Now we are able to level the playing field: the cost of solar installations versus the cost of powering a home through a traditional utility.  We will use one of my old prospective customers, whose Pacific Gas & Electric bill I still have on file (no worries, I PROMISE I won’t pay his bill for him…).  The month I have indicates he used 773 kilowatt-hours of electricity.  This is a fairly average amount for a suburban family with a small pool.  The electric portion of his bill for the month was $173.47.  This amount ten years ago would have been significantly less.  However, to prove my point, I will keep his bill at $173.47 for the length of my 20-year calculation.  We multiply ($173.47 x 12 x 20) and see that over 20 years he will pay $41,362 to the electric company.

For our solar calculation, we will use a very high estimate to say that the cost per watt to install solar, including panels, equipment and installation, is $6.12.  I will find the source I used for this if you would like to see it, but it is a very high estimate of solar installation costs.  Because solar companies market so aggressively and there also happens to be a lot of red tape (like permitting), installation costs in America tend to be very high.  Now for 773 kilowatt-hours of electricity, this man would need roughly 3.2 kW worth of panels (14-16 panels).  This is 3200 watts.  We multiply (3200 x $6.12) to get $19,872 for his solar system.  The government subsidy is 30% of the cost of the panels, meaning it only supports at the most, a couple thousand dollars from this installation.  This man’s solar installation used a couple thousand in taxpayer dollars (I will get to this is a bit).

When we calculate ($41,632 – $19,872), we get very conservative estimate of $21,760 in wealth created by this solar system over a standard 20-year lifetime for a solar system.  The wealth would be even higher if we used a 25 or 30-year calculation, which is how long most solar systems are guaranteed to last.  By using let’s say $2,000 in taxpayer subsidies to fund his system, we created $20,000 – $25,000 for him to spend over the course of twenty years.  Now, many opponents (don’t know why they would still be opponents after reading this!) may claim that money also gets siphoned from poor people’s taxes, who can’t afford a “fancy” solar system, in order to fund the rich man’s shiny panels.  However, the government has, in general, skewed the playing field to help poor people with their electricity anyway.  The only reason that basic tiers of electricity stay low is because the government mandates them to stay low in order to allow people with a lot less monetary wealth to pay incredibly low rates for electricity.  It disproportionately loads the increases in power generation towards the wealthy people who are paying upwards of 31 and 35 cents for upper tiers of electricity (in the case of Pacific Gas & Electric).  When you consider this and add the fact that the solar system generates ten times the wealth that it siphons from taxpayers, I think it is fair to say that solar is a good investment for a homeowner as long as this ONE crucial criteria is met:

the homeowner knows how to extract value from the next homeowner upon leaving the home at any time: let’s say the homeowner who had the panels installed only stays for 4 more years following the installation of a 20-year system.  Technically they could charge just under the amount of money the new homeowner would pay to the utility for 16 years.  Should the seller feel more obligated to pass on attractive savings, they could “split the difference” in savings.  Should the homeowner move directly after installing the 20-year system, he could say “I paid around $20,000 for this system; however, you would have paid almost $45,000 to the utility over 20 years given a very conservative rate of inflation.  To include the solar system, I’m going to charge you an extra $32,000 for the home and you will save almost $13,000 in utility costs.”  Even the less skilled or anxious salesman could extract a mere $5,000 for himself and give the remaining $20,000 to the homeowner.
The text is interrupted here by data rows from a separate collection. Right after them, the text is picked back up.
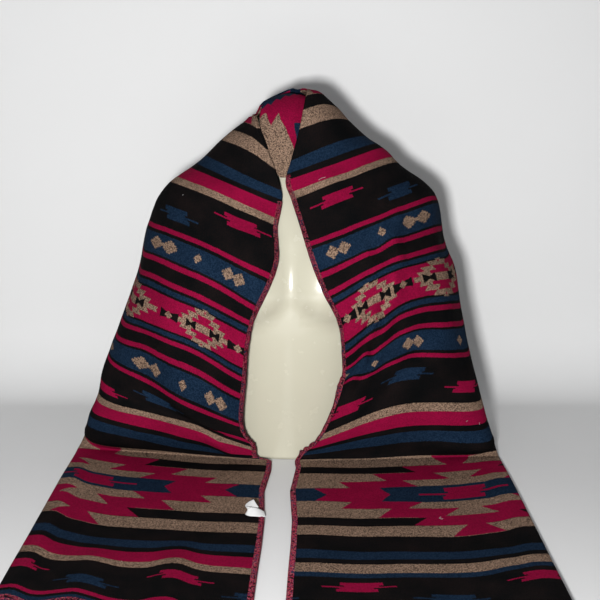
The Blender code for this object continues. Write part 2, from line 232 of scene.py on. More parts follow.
class Signal:
    """A number that runs through a node tree, combined with ordinary arithmetic."""

    def __init__(self, tree: bpy.types.NodeTree, socket: bpy.types.NodeSocket) -> None:
        """Take the socket that carries the number."""
        self.tree = tree
        self.socket = socket

    def join(self, operation: str, *others: "Signal | float") -> "Signal":
        """Combine with other numbers.

        Args:
            operation: name of the maths node's operation.
            others: the numbers that follow this one.

        Returns:
            The result.
        """
        node = self.tree.nodes.new("ShaderNodeMath")
        node.operation = operation
        for socket, value in zip(node.inputs, (self, *others)):
            connect(self.tree, socket, value)
        return Signal(self.tree, node.outputs[0])

    def __add__(self, other: "Signal | float") -> "Signal":
        """Sum."""
        return self.join("ADD", other)

    def __sub__(self, other: "Signal | float") -> "Signal":
        """Difference."""
        return self.join("SUBTRACT", other)

    def __mul__(self, other: "Signal | float") -> "Signal":
        """Product, which also joins two masks where both hold."""
        return self.join("MULTIPLY", other)

    def __truediv__(self, other: "Signal | float") -> "Signal":
        """Quotient."""
        return self.join("DIVIDE", other)

    def __abs__(self) -> "Signal":
        """Size without its sign."""
        return self.join("ABSOLUTE")

    def below(self, limit: "Signal | float") -> "Signal":
        """Mask of where the number is under the limit."""
        return self.join("LESS_THAN", limit)

    def above(self, limit: "Signal | float") -> "Signal":
        """Mask of where the number is over the limit."""
        return self.join("GREATER_THAN", limit)

    def either(self, other: "Signal | float") -> "Signal":
        """The larger of the two, which joins two masks where either holds."""
        return self.join("MAXIMUM", other)

    def least(self, other: "Signal | float") -> "Signal":
        """The smaller of the two."""
        return self.join("MINIMUM", other)

    def opposite(self) -> "Signal":
        """The mask turned round."""
        return self * -1.0 + 1.0

    def stepped(self, size: float) -> "Signal":
        """The number in whole steps, read at each step's middle."""
        return self.join("SNAP", size) + size / 2

    def repeated(self, pitch: "Signal | float") -> "Signal":
        """Distance from the nearest of many centres, pitch apart."""
        return self - (self / pitch).join("ROUND") * pitch

    def graph(self, table: Sequence[tuple[float, float]], across: float, up: float) -> "Signal":
        """Read the number off a chart of straight lines.

        Args:
            table: rising pairs of place and value.
            across: the place at the chart's right end.
            up: the value at the chart's top.

        Returns:
            The value.
        """
        node = self.tree.nodes.new("ShaderNodeFloatCurve")
        curve = node.mapping.curves[0]
        points = [(place / across, value / up) for place, value in table]
        curve.points[0].location = points[0]
        curve.points[1].location = points[-1]
        for place, value in points[1:-1]:
            curve.points.new(place, value)
        for point in curve.points:
            point.handle_type = "VECTOR"
        node.mapping.update()
        connect(self.tree, node.inputs["Value"], self / across)
        return Signal(self.tree, node.outputs["Value"]) * up


def connect(tree: bpy.types.NodeTree, socket: bpy.types.NodeSocket, value: object) -> None:
    """Feed a socket.

    Args:
        tree: the node tree.
        socket: the input to feed.
        value: a signal, another socket or a plain value.
    """
    if isinstance(value, Signal):
        tree.links.new(value.socket, socket)
    elif isinstance(value, bpy.types.NodeSocket):
        tree.links.new(value, socket)
    else:
        socket.default_value = value


def mix_colour(tree: bpy.types.NodeTree, mask: object, low: object, high: object) -> bpy.types.NodeSocket:
    """Blend two colours.

    Args:
        tree: the node tree.
        mask: 0 for the first colour, 1 for the second.
        low: the first colour.
        high: the second colour.

    Returns:
        The blended colour.
    """
    node = tree.nodes.new("ShaderNodeMix")
    node.data_type = "RGBA"
    connect(tree, node.inputs[0], mask)
    connect(tree, node.inputs[6], low)
    connect(tree, node.inputs[7], high)
    return node.outputs[2]


def noise_field(tree: bpy.types.NodeTree, place: object, scale: float, detail: float = 2.0) -> Signal:
    """Soft random field from 0 to 1.

    Args:
        tree: the node tree.
        place: the coordinates that it is read at.
        scale: how many lumps there are in a metre.
        detail: how much finer structure it has.

    Returns:
        The field.
    """
    node = tree.nodes.new("ShaderNodeTexNoise")
    connect(tree, node.inputs["Vector"], place)
    connect(tree, node.inputs["Scale"], scale)
    connect(tree, node.inputs["Detail"], detail)
    return Signal(tree, node.outputs["Fac"])


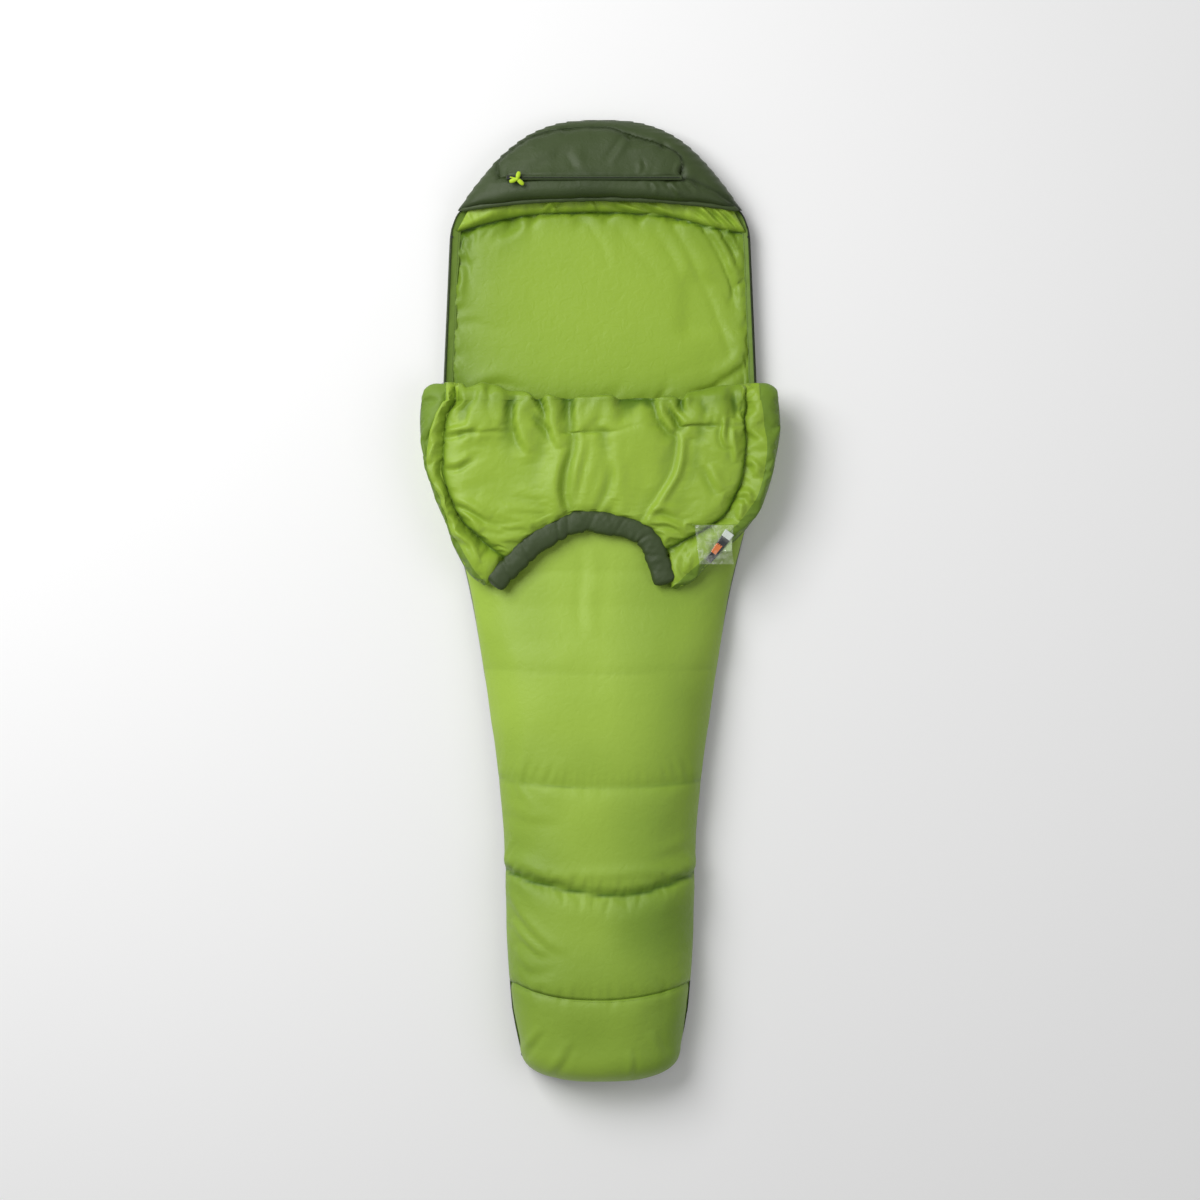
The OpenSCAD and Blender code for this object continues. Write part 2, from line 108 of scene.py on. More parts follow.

I have to add that solar does, of course, have limitations.  Consider the fact that solar only works when you have a proper roof, very limited shading from trees, and often several years to see the return on your investment.  Oh yes, and at the moment, none of your solar power is being stored…  It simply runs through the distribution lines and powers the grid during the daytime.  Every bit of power used after the sun drops comes from sources independent of the sun’s movement (hydro, oil, gas, nuclear and wind).  No matter where you are, the utility company can give you power.  It does not discriminate, it does not “qualify” you for a system.  You can still get power even if you are deep within the redwood forests with moss growing on your dilapidated rooftop.  So don’t hate on the utility company… but DO respect the power of solar and if you qualify for it, know how to take advantage of the investment should you move from your home.  It will be an incredible benefit to our economy and our environment, especially as costs continue to decrease due to new developments and better economies of scale.